Cerita Para Nelayan yang Selamat dari Tsunami, Ngeri!
jpnn.com - Deburan keras ombak tsunami yang menghajar pesisir Banten dan Lampung Selatan, Sabtu (22/12), membuat kapal-kapal pencari ikan itu pecah. Nelayan awak kapal pun berusaha menyelamatkan diri. Mereka berpegangan pada benda apa pun yang mengapung di laut lepas. Bagi mereka, yang terpenting adalah tidak tenggelam dan terbawa arus.
JUNEKA SUBAIHUL MUFID, Pandeglang
Tatapan wajah Sunara, 25, tampak kosong. Pemuda lajang itu tak banyak bicara sesaat setelah turun dari boncengan sepeda motor.
Kasmuni, 55, menyambut anaknya itu dengan begitu gembira.

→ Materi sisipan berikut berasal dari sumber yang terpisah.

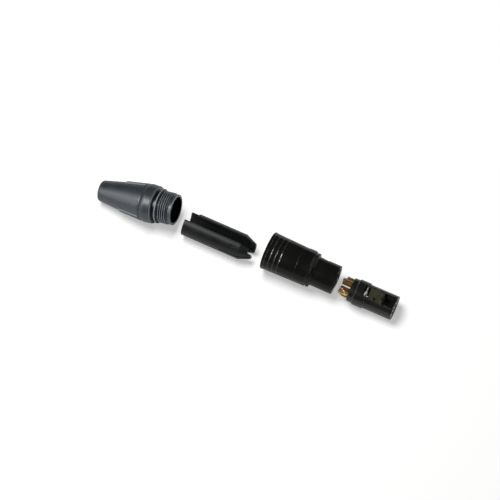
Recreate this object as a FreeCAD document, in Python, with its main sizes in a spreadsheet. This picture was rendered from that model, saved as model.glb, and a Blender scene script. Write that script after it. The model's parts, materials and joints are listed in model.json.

Sebab, sejak kejadian tsunami Sabtu malam (22/12), dia tidak tahu kabar putra ketiganya tersebut.
Nara –sapaan akrab Sunara– yang dicari dan dinanti setelah melaut ke Selat Sunda itu ternyata selamat dari tsunami. Dia menjadi salah seorang anak buah kapal (ABK) Warga Baru yang dinakhodai Sunar. Mereka semua warga Sidamukti, Kecamatan Sukaresmi, Pandeglang.
”Saya selamat karena pegangan fiber,” kata Nara. Selagi bercerita, datang seorang rekan Nara, Topika. Pemuda 25 tahun itu juga selamat bersama Nara dan bisa kembali ke kampung.
Topika lebih tegar bercerita. Dia menuturkan baru saja sampai ke Sukaresmi Minggu sekitar pukul 22.00. Dia mengalami luka robek di tangan kanan, pangkal paha kanan, dan dagu. ”Lukanya tidak boleh dijahit karena sudah menginap semalam,” ungkap Topik, sapaan akrab dia.
Sebelum sampai ke kampung itu, Topik bersama Nara harus menempuh perjalanan darat hingga 14 jam. Mereka berangkat dari Pulau Handeuleum di kawasan cagar alam Ujung Kulon. Menyeberang ke kawasan konservasi itu dan menembus jalan darat.